● Objective:
Write every line of the material out exactly as shown.

■ ■ ■ ■ ■

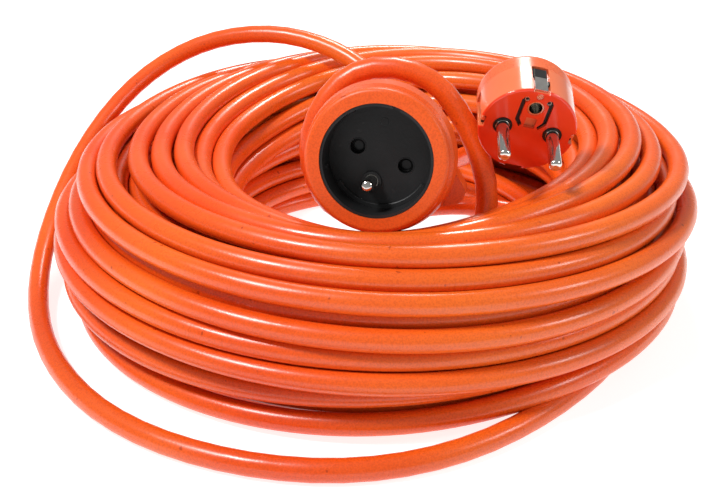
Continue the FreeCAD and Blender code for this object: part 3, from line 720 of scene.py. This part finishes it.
def plug_cap_with_painted_sheen():
    """Gloss plastic whose face is a deeper red than its paler sides; the sides' paleness is a
    painted sheen, standing in for the light the gloss reflects.
    """
    finish = Finish("plug_gloss_painted_sheen", 0.17, specular=0.5, coat=0.35)
    normal = (PLUG_FRAME.to_3x3() @ Vector((0, 0, 1)))
    shift = finish.nodes.new("ShaderNodeVectorMath")
    shift.operation = "SUBTRACT"
    shift.inputs[1].default_value = Vector(PLUG_FACE) * MM
    finish.links.new(finish.place, shift.inputs[0])
    along = finish.nodes.new("ShaderNodeVectorMath")
    along.operation = "DOT_PRODUCT"
    along.inputs[1].default_value = normal
    finish.links.new(shift.outputs["Vector"], along.inputs[0])
    # mask from the face back to the sides, where the deep red turns into the painted sheen
    edge = finish.nodes.new("ShaderNodeMapRange")
    edge.inputs["From Min"].default_value = -0.0010
    edge.inputs["From Max"].default_value = -0.0004
    finish.links.new(along.outputs["Value"], edge.inputs["Value"])
    face = finish.mix(finish.spread(finish.noise(40, 3), 0, 1), (0.80, 0.034, 0.008),
                      (0.86, 0.052, 0.011))
    # painted sheen: the sides' pale peach stands in for the light the gloss reflects
    side = finish.mix(finish.spread(finish.noise(25, 3), 0, 1), (0.80, 0.165, 0.060),
                      (0.88, 0.215, 0.085))
    finish.colour(finish.mix(edge.outputs["Result"], side, face))
    finish.rough(finish.spread(finish.noise(90, 4), 0.12, 0.24))
    finish.bump(finish.noise(700, 2), 0.00002, 0.4)
    finish.bump(finish.noise(70, 2), 0.00015, 0.25)
    return finish.material


def metal(name, colour, rough, streak=(1, 1, 14)):
    finish = Finish(name, rough, metal=1.0)
    finish.colour(finish.mix(finish.spread(finish.noise(90, 3), 0, 1), colour,
                             tuple(0.82 * part for part in colour)))
    finish.rough(finish.spread(finish.noise(260, 3, streak), rough - 0.06, rough + 0.10))
    finish.bump(finish.noise(500, 2, streak), 0.00002, 0.4)
    return finish.material


def black_plastic(name, colour, rough, pits):
    finish = Finish(name, rough, specular=0.45)
    dust = finish.ramp(finish.noise(38, 4), (0.44, colour),
                       (0.74, tuple(2.6 * part for part in colour)))
    fleck = finish.ramp(finish.noise(420, 1), (0.72, (1, 1, 1)), (0.78, (2.2, 2.1, 2.0)))
    finish.colour(finish.mix(1.0, dust, fleck, "MULTIPLY"))
    finish.rough(finish.spread(finish.noise(80, 3), rough - 0.06, rough + 0.10))
    finish.bump(finish.noise(900, 3), pits, 0.6)
    return finish.material


LOOKS = {
    "shell": soft_plastic("coupler_shell", (0.86, 0.125, 0.013), (0.78, 0.090, 0.009), 0.36, 0.40,
                          pits=0.00009),
    "cap": plug_cap_with_painted_sheen(),
    # the plug's rear is a paler peach than its face: painted sheen standing in for the light its
    # gloss reflects
    "rear": soft_plastic("plug_body_painted_sheen", (0.86, 0.175, 0.060), (0.78, 0.130, 0.040), 0.28, 0.5),
    "black": black_plastic("insert_black", (0.0085, 0.0085, 0.009), 0.42, 0.00008),
    # near-black, darker than the insert: painted shade on the shutter, the hole mouths and the
    # plug's slots, window and gaps; the pin collars share it
    "dark": black_plastic("dark_plastic", (0.0022, 0.0022, 0.0024), 0.34, 0.00004),
    "nickel": metal("nickel", (0.78, 0.75, 0.70), 0.13),
    "brass": metal("brass", (0.80, 0.55, 0.22), 0.24),
    "spring": metal("spring_steel", (0.55, 0.55, 0.56), 0.25),
    "live_core": soft_plastic("brown_core", (0.14, 0.05, 0.02), (0.10, 0.035, 0.015), 0.4, 0.4),
    "neutral_core": soft_plastic("blue_core", (0.02, 0.10, 0.42), (0.015, 0.07, 0.32), 0.4, 0.4),
    "earth_core": soft_plastic("green_core", (0.10, 0.36, 0.03), (0.30, 0.42, 0.02), 0.4, 0.4),
}
CAD_LOOKS = {
    "socket_housing": "shell", "socket_cord_grip": "shell", "plug_cord_grip": "shell",
    # the shutter takes the near-black of painted shade, darker than the insert's own black, so the
    # holes look shaded
    "socket_insert": "black", "socket_inner_cover": "black", "socket_shutter": "dark",
    "socket_live_sleeve": "brass", "socket_neutral_sleeve": "brass", "socket_earth_pin": "nickel",
    "shutter_spring": "spring", "plug_front": "cap", "plug_rear": "rear",
    "plug_live_pin": "nickel", "plug_neutral_pin": "nickel", "plug_pin_collars": "dark",
    "plug_earth_bracket": "nickel", "plug_earth_sleeve": "nickel", "plug_earth_rivet": "nickel",
    "socket_live_wire": "live_core", "socket_neutral_wire": "neutral_core",
    "socket_earth_wire": "earth_core", "plug_live_wire": "live_core",
    "plug_neutral_wire": "neutral_core", "plug_earth_wire": "earth_core",
}
for node, look in CAD_LOOKS.items():
    carried = bpy.data.objects[node]
    if not carried.material_slots:
        carried.data.materials.append(None)
    for slot in carried.material_slots:
        slot.material = LOOKS[look]

for name, look in PIECES.items():
    bpy.data.objects[name].data.materials.append(LOOKS[look])

# ---------------------------------------------------------------- stage
FLOOR_SIZE = 30
FLOOR_GLOW = 0.80  # keeps the floor white where the coil's shadow falls
WORLD_STRENGTH = 0.31

bpy.ops.mesh.primitive_plane_add(size=FLOOR_SIZE)
floor = bpy.context.object
floor.name = "floor"
paper = Finish("floor_white", 0.7, specular=0.2)
paper.colour(paper.mix(paper.spread(paper.noise(3, 2), 0, 1), (0.50, 0.50, 0.50),
                       (0.52, 0.52, 0.52)))
paper.shader.inputs["Emission Color"].default_value = (1, 1, 1, 1)
paper.shader.inputs["Emission Strength"].default_value = FLOOR_GLOW
floor.data.materials.append(paper.material)
world = bpy.data.worlds.new("world")
world.use_nodes = True
world.node_tree.nodes["Background"].inputs["Color"].default_value = (1, 1, 1, 1)
world.node_tree.nodes["Background"].inputs["Strength"].default_value = WORLD_STRENGTH
bpy.context.scene.world = world
bpy.context.scene.view_settings.view_transform = "Standard"


def area_light(name, place, size, power, target=(0, 0, 0.04)):
    data = bpy.data.lights.new(name, "AREA")
    data.size = size
    data.energy = power
    lamp = bpy.data.objects.new(name, data)
    bpy.context.collection.objects.link(lamp)
    lamp.location = place
    lamp.rotation_euler = (Vector(target) - Vector(place)).to_track_quat("-Z", "Y").to_euler()


area_light("key", (-0.50, -0.30, 0.95), 0.20, 9.6)
area_light("back", (0.10, 0.70, 0.85), 0.22, 6.2)
area_light("rim", (0.75, -0.25, 0.55), 0.20, 1.6)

■ ■ ■ ■ ■

● Exercise answer:
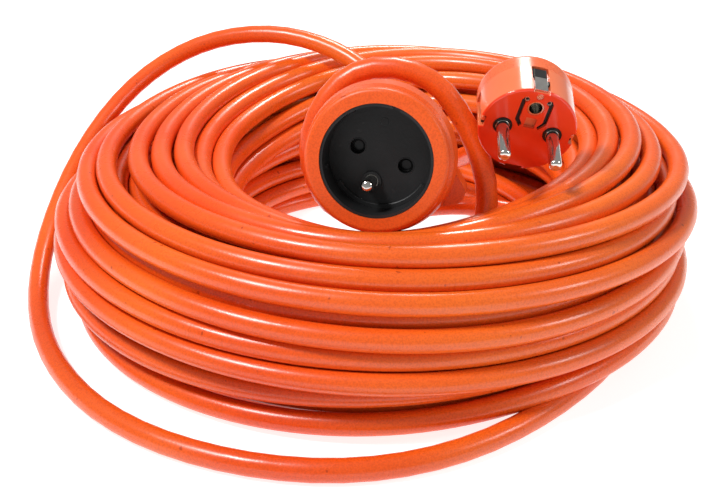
Continue the FreeCAD and Blender code for this object: part 3, from line 720 of scene.py. This part finishes it.
def plug_cap_with_painted_sheen():
    """Gloss plastic whose face is a deeper red than its paler sides; the sides' paleness is a
    painted sheen, standing in for the light the gloss reflects.
    """
    finish = Finish("plug_gloss_painted_sheen", 0.17, specular=0.5, coat=0.35)
    normal = (PLUG_FRAME.to_3x3() @ Vector((0, 0, 1)))
    shift = finish.nodes.new("ShaderNodeVectorMath")
    shift.operation = "SUBTRACT"
    shift.inputs[1].default_value = Vector(PLUG_FACE) * MM
    finish.links.new(finish.place, shift.inputs[0])
    along = finish.nodes.new("ShaderNodeVectorMath")
    along.operation = "DOT_PRODUCT"
    along.inputs[1].default_value = normal
    finish.links.new(shift.outputs["Vector"], along.inputs[0])
    # mask from the face back to the sides, where the deep red turns into the painted sheen
    edge = finish.nodes.new("ShaderNodeMapRange")
    edge.inputs["From Min"].default_value = -0.0010
    edge.inputs["From Max"].default_value = -0.0004
    finish.links.new(along.outputs["Value"], edge.inputs["Value"])
    face = finish.mix(finish.spread(finish.noise(40, 3), 0, 1), (0.80, 0.034, 0.008),
                      (0.86, 0.052, 0.011))
    # painted sheen: the sides' pale peach stands in for the light the gloss reflects
    side = finish.mix(finish.spread(finish.noise(25, 3), 0, 1), (0.80, 0.165, 0.060),
                      (0.88, 0.215, 0.085))
    finish.colour(finish.mix(edge.outputs["Result"], side, face))
    finish.rough(finish.spread(finish.noise(90, 4), 0.12, 0.24))
    finish.bump(finish.noise(700, 2), 0.00002, 0.4)
    finish.bump(finish.noise(70, 2), 0.00015, 0.25)
    return finish.material


def metal(name, colour, rough, streak=(1, 1, 14)):
    finish = Finish(name, rough, metal=1.0)
    finish.colour(finish.mix(finish.spread(finish.noise(90, 3), 0, 1), colour,
                             tuple(0.82 * part for part in colour)))
    finish.rough(finish.spread(finish.noise(260, 3, streak), rough - 0.06, rough + 0.10))
    finish.bump(finish.noise(500, 2, streak), 0.00002, 0.4)
    return finish.material


def black_plastic(name, colour, rough, pits):
    finish = Finish(name, rough, specular=0.45)
    dust = finish.ramp(finish.noise(38, 4), (0.44, colour),
                       (0.74, tuple(2.6 * part for part in colour)))
    fleck = finish.ramp(finish.noise(420, 1), (0.72, (1, 1, 1)), (0.78, (2.2, 2.1, 2.0)))
    finish.colour(finish.mix(1.0, dust, fleck, "MULTIPLY"))
    finish.rough(finish.spread(finish.noise(80, 3), rough - 0.06, rough + 0.10))
    finish.bump(finish.noise(900, 3), pits, 0.6)
    return finish.material


LOOKS = {
    "shell": soft_plastic("coupler_shell", (0.86, 0.125, 0.013), (0.78, 0.090, 0.009), 0.36, 0.40,
                          pits=0.00009),
    "cap": plug_cap_with_painted_sheen(),
    # the plug's rear is a paler peach than its face: painted sheen standing in for the light its
    # gloss reflects
    "rear": soft_plastic("plug_body_painted_sheen", (0.86, 0.175, 0.060), (0.78, 0.130, 0.040), 0.28, 0.5),
    "black": black_plastic("insert_black", (0.0085, 0.0085, 0.009), 0.42, 0.00008),
    # near-black, darker than the insert: painted shade on the shutter, the hole mouths and the
    # plug's slots, window and gaps; the pin collars share it
    "dark": black_plastic("dark_plastic", (0.0022, 0.0022, 0.0024), 0.34, 0.00004),
    "nickel": metal("nickel", (0.78, 0.75, 0.70), 0.13),
    "brass": metal("brass", (0.80, 0.55, 0.22), 0.24),
    "spring": metal("spring_steel", (0.55, 0.55, 0.56), 0.25),
    "live_core": soft_plastic("brown_core", (0.14, 0.05, 0.02), (0.10, 0.035, 0.015), 0.4, 0.4),
    "neutral_core": soft_plastic("blue_core", (0.02, 0.10, 0.42), (0.015, 0.07, 0.32), 0.4, 0.4),
    "earth_core": soft_plastic("green_core", (0.10, 0.36, 0.03), (0.30, 0.42, 0.02), 0.4, 0.4),
}
CAD_LOOKS = {
    "socket_housing": "shell", "socket_cord_grip": "shell", "plug_cord_grip": "shell",
    # the shutter takes the near-black of painted shade, darker than the insert's own black, so the
    # holes look shaded
    "socket_insert": "black", "socket_inner_cover": "black", "socket_shutter": "dark",
    "socket_live_sleeve": "brass", "socket_neutral_sleeve": "brass", "socket_earth_pin": "nickel",
    "shutter_spring": "spring", "plug_front": "cap", "plug_rear": "rear",
    "plug_live_pin": "nickel", "plug_neutral_pin": "nickel", "plug_pin_collars": "dark",
    "plug_earth_bracket": "nickel", "plug_earth_sleeve": "nickel", "plug_earth_rivet": "nickel",
    "socket_live_wire": "live_core", "socket_neutral_wire": "neutral_core",
    "socket_earth_wire": "earth_core", "plug_live_wire": "live_core",
    "plug_neutral_wire": "neutral_core", "plug_earth_wire": "earth_core",
}
for node, look in CAD_LOOKS.items():
    carried = bpy.data.objects[node]
    if not carried.material_slots:
        carried.data.materials.append(None)
    for slot in carried.material_slots:
        slot.material = LOOKS[look]

for name, look in PIECES.items():
    bpy.data.objects[name].data.materials.append(LOOKS[look])

# ---------------------------------------------------------------- stage
FLOOR_SIZE = 30
FLOOR_GLOW = 0.80  # keeps the floor white where the coil's shadow falls
WORLD_STRENGTH = 0.31

bpy.ops.mesh.primitive_plane_add(size=FLOOR_SIZE)
floor = bpy.context.object
floor.name = "floor"
paper = Finish("floor_white", 0.7, specular=0.2)
paper.colour(paper.mix(paper.spread(paper.noise(3, 2), 0, 1), (0.50, 0.50, 0.50),
                       (0.52, 0.52, 0.52)))
paper.shader.inputs["Emission Color"].default_value = (1, 1, 1, 1)
paper.shader.inputs["Emission Strength"].default_value = FLOOR_GLOW
floor.data.materials.append(paper.material)
world = bpy.data.worlds.new("world")
world.use_nodes = True
world.node_tree.nodes["Background"].inputs["Color"].default_value = (1, 1, 1, 1)
world.node_tree.nodes["Background"].inputs["Strength"].default_value = WORLD_STRENGTH
bpy.context.scene.world = world
bpy.context.scene.view_settings.view_transform = "Standard"


def area_light(name, place, size, power, target=(0, 0, 0.04)):
    data = bpy.data.lights.new(name, "AREA")
    data.size = size
    data.energy = power
    lamp = bpy.data.objects.new(name, data)
    bpy.context.collection.objects.link(lamp)
    lamp.location = place
    lamp.rotation_euler = (Vector(target) - Vector(place)).to_track_quat("-Z", "Y").to_euler()


area_light("key", (-0.50, -0.30, 0.95), 0.20, 9.6)
area_light("back", (0.10, 0.70, 0.85), 0.22, 6.2)
area_light("rim", (0.75, -0.25, 0.55), 0.20, 1.6)